STATED GOAL: Everything from the line containing "the chain's outline." to the line containing "if empty is", both lines included, must be copied exactly; nothing else should be.

RECORD LIST:
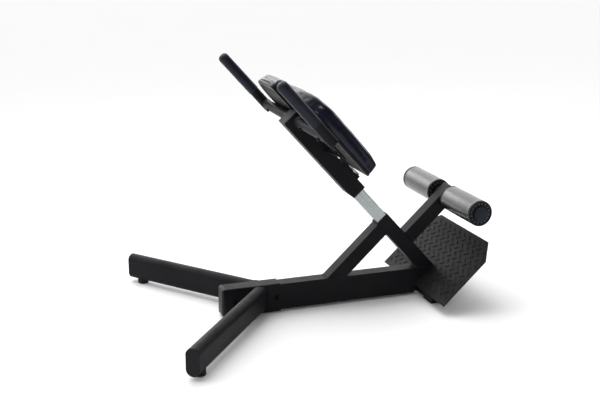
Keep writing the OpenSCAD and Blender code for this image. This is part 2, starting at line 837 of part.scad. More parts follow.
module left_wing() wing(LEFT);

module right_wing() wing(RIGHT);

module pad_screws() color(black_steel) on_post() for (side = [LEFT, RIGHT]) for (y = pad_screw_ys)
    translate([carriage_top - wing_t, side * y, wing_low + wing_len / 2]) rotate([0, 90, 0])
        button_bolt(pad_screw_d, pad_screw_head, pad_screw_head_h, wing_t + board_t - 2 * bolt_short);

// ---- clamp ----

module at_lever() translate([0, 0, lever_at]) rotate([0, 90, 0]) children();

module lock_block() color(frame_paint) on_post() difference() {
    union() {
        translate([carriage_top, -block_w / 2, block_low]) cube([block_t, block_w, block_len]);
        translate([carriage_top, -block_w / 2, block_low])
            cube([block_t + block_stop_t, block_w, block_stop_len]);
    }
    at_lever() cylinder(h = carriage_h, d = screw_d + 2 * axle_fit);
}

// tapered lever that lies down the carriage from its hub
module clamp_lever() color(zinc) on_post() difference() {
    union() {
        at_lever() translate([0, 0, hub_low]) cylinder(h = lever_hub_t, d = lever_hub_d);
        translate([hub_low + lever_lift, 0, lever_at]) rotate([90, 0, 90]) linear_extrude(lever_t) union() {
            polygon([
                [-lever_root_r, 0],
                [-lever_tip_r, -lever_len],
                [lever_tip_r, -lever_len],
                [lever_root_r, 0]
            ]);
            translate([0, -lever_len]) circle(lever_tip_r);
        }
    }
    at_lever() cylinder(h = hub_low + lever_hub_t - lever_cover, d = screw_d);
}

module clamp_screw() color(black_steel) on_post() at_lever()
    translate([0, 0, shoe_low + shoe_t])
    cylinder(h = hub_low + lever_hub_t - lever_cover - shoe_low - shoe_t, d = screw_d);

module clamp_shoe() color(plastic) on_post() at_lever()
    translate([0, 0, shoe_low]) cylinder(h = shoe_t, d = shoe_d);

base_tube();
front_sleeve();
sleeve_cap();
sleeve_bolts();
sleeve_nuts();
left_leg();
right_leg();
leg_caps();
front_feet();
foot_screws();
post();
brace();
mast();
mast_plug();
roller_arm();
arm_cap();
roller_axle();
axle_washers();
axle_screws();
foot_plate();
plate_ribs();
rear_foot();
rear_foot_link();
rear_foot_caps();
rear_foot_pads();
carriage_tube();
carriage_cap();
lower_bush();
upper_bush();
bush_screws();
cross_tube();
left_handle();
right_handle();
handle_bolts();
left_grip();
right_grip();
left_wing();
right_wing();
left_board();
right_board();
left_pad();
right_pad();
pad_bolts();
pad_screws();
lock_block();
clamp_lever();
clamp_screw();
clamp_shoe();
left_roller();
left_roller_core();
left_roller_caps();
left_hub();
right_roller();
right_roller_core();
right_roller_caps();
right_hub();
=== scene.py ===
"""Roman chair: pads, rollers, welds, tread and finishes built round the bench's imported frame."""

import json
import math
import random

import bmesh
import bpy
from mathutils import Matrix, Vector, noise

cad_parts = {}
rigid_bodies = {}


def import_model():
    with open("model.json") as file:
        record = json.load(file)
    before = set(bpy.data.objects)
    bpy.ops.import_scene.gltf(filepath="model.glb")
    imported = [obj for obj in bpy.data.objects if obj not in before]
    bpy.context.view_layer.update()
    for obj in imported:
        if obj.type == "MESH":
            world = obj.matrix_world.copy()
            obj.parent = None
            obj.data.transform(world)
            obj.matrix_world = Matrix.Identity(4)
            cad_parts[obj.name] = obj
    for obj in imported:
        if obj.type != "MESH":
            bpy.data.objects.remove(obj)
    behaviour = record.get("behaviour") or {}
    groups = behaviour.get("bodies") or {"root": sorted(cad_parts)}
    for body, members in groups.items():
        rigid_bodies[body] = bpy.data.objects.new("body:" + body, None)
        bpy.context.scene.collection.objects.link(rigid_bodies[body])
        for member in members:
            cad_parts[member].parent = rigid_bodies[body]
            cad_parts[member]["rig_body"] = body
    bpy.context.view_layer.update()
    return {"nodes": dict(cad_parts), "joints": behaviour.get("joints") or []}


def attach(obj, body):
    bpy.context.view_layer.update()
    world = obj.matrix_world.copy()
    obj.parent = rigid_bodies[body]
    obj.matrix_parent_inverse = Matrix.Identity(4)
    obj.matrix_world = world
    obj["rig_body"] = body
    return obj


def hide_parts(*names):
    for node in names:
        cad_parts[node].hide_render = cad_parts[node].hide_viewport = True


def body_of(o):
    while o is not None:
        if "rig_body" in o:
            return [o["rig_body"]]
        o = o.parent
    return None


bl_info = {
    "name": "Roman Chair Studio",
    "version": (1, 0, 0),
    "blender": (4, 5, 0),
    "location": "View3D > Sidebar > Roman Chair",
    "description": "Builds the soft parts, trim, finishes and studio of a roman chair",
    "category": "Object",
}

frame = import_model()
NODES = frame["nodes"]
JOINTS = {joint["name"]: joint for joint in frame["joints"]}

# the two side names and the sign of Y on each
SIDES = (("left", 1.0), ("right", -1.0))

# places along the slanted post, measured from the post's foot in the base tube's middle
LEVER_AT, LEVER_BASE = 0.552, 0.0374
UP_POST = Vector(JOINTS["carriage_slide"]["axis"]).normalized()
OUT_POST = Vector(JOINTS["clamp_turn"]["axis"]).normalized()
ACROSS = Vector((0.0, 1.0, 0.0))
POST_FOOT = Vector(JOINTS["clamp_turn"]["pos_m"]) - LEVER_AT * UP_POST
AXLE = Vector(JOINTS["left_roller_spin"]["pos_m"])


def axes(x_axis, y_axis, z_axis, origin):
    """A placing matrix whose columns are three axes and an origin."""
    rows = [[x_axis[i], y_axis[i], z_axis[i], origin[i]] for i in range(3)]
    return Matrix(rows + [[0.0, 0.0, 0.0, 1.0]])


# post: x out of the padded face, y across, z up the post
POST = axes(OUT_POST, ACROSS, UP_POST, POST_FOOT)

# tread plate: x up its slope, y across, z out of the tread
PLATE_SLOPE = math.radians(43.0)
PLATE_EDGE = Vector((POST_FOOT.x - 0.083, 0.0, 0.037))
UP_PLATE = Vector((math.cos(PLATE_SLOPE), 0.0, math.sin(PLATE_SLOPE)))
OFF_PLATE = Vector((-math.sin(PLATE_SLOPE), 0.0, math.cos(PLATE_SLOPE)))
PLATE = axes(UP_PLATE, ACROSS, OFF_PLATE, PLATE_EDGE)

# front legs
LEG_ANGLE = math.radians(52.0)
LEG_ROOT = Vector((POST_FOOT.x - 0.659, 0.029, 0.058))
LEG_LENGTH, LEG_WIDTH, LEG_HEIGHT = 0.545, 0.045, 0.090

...

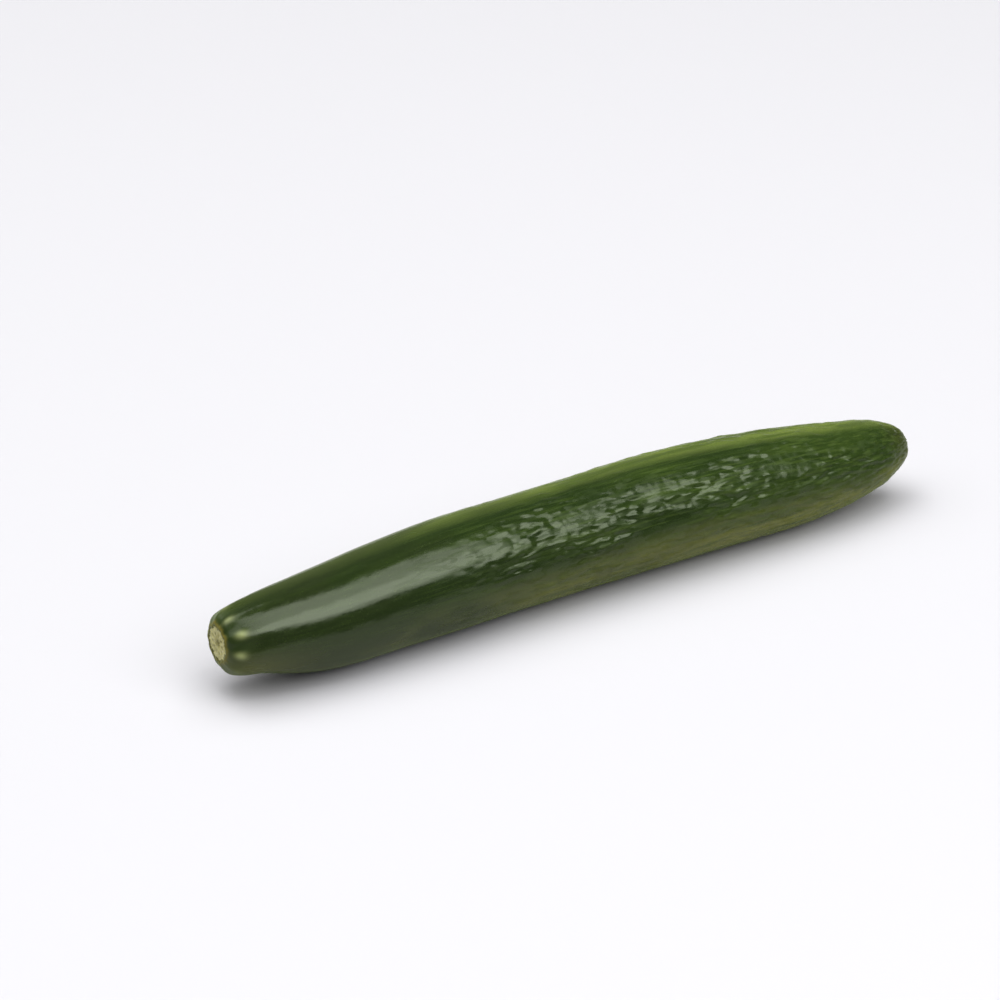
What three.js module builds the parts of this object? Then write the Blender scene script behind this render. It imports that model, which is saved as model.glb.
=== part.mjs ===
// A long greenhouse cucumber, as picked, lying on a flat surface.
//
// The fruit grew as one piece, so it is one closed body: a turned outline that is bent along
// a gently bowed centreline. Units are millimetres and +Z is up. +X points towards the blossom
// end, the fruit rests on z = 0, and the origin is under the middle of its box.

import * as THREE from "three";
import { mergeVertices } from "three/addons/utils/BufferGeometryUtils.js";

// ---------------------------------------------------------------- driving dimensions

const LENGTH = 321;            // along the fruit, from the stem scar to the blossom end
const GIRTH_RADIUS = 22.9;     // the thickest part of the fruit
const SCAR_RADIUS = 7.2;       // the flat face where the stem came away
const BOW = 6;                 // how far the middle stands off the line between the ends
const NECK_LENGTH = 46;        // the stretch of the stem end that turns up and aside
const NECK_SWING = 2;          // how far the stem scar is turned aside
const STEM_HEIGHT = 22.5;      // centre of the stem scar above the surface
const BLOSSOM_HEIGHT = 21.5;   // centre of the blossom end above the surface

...

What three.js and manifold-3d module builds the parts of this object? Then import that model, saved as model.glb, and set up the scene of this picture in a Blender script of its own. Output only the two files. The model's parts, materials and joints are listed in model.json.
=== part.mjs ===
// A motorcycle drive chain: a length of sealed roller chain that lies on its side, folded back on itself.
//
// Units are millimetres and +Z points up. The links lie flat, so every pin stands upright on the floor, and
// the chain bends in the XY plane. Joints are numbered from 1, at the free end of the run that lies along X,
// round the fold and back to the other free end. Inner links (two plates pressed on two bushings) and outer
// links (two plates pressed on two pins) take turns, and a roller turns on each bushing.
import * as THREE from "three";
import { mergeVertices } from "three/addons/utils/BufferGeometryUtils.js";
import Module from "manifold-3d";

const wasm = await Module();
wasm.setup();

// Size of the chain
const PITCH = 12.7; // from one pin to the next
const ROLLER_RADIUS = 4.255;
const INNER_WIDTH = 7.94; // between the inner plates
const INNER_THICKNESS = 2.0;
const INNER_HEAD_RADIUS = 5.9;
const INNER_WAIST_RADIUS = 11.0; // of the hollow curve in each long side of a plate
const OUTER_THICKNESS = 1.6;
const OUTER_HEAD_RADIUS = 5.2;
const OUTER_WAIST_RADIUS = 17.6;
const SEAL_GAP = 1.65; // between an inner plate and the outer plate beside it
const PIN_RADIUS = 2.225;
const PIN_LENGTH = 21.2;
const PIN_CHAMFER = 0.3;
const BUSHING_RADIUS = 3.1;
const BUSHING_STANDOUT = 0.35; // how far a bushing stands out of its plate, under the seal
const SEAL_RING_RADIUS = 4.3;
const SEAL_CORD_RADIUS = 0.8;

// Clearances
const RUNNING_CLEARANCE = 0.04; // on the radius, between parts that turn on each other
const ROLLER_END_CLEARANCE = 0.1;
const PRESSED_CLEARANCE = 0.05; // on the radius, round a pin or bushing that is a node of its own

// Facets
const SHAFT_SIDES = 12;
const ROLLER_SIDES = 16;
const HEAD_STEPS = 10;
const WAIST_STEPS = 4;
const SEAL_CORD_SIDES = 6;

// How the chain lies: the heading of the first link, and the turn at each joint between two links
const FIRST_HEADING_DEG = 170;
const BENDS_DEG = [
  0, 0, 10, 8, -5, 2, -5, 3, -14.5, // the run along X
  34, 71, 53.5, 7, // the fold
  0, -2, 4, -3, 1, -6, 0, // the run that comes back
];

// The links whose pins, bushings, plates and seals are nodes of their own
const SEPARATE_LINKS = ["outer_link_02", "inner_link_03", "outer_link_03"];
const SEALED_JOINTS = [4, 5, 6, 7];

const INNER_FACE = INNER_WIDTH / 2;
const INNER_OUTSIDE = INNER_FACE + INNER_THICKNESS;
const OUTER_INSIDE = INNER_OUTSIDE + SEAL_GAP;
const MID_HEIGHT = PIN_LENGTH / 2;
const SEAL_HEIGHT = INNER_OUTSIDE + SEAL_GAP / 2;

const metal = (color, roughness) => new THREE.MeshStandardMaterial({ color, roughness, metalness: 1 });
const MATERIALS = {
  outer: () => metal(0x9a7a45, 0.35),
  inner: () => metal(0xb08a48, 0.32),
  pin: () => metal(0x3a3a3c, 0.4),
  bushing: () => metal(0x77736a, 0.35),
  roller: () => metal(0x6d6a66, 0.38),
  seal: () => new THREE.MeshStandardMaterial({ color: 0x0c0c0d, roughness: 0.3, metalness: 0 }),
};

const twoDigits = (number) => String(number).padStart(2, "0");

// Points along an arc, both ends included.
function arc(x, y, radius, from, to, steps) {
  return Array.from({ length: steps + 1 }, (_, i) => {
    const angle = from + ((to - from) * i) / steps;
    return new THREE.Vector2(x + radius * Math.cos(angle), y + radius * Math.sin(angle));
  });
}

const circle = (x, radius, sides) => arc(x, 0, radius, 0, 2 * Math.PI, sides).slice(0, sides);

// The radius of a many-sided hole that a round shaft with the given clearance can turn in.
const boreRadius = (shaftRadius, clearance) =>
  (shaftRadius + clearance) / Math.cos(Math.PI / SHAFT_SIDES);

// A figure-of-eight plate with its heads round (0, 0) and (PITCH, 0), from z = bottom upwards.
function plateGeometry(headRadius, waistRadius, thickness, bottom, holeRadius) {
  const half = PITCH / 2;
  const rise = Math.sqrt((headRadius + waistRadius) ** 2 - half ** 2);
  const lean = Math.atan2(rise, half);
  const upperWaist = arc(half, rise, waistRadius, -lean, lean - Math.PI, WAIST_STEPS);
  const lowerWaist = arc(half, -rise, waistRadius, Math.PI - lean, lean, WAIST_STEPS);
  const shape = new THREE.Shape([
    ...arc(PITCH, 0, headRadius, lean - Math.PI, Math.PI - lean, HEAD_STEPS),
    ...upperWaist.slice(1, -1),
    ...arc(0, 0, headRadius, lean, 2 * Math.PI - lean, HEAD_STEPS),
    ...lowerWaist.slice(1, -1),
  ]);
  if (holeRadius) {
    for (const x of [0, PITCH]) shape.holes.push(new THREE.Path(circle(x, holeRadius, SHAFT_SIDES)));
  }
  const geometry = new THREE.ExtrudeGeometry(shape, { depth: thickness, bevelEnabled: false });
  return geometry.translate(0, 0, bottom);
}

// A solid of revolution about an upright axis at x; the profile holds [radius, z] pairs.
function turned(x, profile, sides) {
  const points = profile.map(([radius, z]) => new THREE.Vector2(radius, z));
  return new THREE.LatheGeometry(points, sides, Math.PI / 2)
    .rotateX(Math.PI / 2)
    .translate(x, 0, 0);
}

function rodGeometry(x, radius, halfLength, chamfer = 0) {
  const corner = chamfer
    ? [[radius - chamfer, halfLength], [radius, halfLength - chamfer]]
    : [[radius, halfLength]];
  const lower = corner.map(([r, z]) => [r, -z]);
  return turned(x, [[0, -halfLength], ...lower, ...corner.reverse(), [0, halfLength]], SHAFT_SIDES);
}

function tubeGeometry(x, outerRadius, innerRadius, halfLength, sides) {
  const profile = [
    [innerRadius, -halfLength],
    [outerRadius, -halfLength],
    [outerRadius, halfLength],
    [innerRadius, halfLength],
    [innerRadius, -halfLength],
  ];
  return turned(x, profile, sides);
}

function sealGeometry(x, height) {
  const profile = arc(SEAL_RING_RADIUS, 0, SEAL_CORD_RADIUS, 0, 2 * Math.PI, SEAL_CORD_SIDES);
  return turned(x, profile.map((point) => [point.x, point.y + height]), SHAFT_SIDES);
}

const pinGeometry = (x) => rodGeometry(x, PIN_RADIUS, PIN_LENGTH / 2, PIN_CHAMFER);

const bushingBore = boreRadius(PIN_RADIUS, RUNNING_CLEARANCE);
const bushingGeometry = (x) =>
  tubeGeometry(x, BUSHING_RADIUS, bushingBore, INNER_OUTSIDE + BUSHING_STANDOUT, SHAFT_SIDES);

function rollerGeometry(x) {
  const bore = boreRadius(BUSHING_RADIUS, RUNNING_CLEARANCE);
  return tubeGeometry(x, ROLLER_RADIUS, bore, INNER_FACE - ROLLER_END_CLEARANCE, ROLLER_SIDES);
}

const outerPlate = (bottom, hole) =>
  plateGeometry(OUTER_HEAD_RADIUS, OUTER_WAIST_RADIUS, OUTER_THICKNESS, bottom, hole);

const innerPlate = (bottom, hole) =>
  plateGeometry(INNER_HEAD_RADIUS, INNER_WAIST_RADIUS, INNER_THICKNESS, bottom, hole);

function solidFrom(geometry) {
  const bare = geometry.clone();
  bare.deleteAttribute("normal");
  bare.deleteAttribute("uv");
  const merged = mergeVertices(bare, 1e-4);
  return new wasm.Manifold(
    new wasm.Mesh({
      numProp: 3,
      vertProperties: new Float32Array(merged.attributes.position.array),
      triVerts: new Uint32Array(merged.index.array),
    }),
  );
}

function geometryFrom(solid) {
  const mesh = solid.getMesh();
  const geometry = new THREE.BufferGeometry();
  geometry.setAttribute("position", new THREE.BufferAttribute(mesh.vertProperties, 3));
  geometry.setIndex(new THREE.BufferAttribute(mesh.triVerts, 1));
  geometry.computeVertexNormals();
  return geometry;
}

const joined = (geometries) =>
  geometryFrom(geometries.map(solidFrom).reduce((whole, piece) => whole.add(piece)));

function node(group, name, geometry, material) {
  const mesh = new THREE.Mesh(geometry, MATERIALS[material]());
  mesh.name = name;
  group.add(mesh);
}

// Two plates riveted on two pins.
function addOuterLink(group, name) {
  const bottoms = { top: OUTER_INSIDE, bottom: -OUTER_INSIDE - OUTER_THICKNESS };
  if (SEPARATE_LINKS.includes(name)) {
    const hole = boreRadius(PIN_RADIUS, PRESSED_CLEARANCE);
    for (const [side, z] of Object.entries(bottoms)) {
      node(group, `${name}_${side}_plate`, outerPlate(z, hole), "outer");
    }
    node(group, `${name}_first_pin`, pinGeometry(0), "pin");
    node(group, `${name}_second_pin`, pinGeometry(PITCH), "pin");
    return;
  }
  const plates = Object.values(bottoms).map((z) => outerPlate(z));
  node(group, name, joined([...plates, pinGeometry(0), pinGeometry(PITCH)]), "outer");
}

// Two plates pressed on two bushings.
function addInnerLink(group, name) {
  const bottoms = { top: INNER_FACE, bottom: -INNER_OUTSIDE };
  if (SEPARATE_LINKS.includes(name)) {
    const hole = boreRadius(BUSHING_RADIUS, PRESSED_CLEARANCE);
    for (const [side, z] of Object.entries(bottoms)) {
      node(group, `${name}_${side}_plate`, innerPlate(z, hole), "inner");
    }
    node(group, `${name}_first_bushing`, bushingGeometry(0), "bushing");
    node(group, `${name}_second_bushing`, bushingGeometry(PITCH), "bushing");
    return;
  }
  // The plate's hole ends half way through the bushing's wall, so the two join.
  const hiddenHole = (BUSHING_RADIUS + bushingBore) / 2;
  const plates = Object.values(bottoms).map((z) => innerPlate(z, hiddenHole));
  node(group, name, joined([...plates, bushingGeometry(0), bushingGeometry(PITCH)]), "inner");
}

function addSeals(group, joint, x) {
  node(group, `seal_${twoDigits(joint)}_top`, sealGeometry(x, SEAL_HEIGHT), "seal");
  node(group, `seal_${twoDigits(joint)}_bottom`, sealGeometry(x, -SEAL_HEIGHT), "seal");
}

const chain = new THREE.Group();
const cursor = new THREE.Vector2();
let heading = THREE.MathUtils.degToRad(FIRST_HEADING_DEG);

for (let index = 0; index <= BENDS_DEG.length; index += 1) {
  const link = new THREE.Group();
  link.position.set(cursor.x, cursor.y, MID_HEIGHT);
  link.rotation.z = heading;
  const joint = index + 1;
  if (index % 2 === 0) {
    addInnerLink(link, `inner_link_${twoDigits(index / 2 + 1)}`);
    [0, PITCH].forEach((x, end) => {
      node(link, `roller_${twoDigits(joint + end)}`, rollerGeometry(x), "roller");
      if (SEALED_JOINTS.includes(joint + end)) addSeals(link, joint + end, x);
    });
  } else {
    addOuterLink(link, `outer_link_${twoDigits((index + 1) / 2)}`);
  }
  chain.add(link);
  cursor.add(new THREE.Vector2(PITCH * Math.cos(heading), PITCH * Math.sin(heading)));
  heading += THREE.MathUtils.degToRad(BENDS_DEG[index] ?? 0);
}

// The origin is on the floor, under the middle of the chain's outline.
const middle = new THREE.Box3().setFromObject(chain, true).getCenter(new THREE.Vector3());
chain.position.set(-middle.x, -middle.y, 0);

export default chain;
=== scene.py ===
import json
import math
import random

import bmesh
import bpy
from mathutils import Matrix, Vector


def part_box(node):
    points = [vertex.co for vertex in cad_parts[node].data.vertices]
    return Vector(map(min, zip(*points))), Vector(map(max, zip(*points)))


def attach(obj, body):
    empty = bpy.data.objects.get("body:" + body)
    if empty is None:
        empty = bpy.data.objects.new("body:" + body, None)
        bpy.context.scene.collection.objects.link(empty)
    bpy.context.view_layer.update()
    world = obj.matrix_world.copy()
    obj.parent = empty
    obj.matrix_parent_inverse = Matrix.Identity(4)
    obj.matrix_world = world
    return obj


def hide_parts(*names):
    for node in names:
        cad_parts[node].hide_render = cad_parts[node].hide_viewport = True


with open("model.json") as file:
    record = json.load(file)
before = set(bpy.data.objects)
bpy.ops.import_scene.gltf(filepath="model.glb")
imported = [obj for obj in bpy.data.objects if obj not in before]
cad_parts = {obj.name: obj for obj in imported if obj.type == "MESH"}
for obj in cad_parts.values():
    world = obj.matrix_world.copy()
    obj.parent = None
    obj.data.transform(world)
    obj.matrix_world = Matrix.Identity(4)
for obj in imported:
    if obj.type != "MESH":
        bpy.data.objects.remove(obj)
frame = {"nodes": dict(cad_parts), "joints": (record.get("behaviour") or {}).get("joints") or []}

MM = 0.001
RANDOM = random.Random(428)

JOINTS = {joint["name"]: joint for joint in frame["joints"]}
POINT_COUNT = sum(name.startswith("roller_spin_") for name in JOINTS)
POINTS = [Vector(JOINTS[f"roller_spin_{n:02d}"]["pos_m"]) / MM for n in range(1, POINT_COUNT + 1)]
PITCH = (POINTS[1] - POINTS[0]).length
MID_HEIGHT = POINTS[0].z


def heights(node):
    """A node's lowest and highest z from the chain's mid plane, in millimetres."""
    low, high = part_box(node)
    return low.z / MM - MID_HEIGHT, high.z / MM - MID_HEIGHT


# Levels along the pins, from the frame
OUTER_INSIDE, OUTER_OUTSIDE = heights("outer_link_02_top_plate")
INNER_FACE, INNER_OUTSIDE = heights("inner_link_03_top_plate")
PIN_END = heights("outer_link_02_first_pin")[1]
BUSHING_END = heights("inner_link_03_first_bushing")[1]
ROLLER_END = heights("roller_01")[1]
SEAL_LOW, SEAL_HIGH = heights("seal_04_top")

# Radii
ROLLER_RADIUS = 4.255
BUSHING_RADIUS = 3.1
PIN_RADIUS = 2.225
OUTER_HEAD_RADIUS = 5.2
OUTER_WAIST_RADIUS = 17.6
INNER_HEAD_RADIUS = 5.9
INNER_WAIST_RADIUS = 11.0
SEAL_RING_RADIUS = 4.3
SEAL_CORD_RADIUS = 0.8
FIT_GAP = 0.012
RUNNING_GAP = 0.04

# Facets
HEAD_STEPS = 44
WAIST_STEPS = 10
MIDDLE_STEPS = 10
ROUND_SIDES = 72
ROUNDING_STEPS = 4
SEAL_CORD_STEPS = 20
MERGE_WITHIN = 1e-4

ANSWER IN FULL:
// The origin is on the floor, under the middle of the chain's outline.
const middle = new THREE.Box3().setFromObject(chain, true).getCenter(new THREE.Vector3());
chain.position.set(-middle.x, -middle.y, 0);

export default chain;
=== scene.py ===
import json
import math
import random

import bmesh
import bpy
from mathutils import Matrix, Vector


def part_box(node):
    points = [vertex.co for vertex in cad_parts[node].data.vertices]
    return Vector(map(min, zip(*points))), Vector(map(max, zip(*points)))


def attach(obj, body):
    empty = bpy.data.objects.get("body:" + body)
    if empty is None:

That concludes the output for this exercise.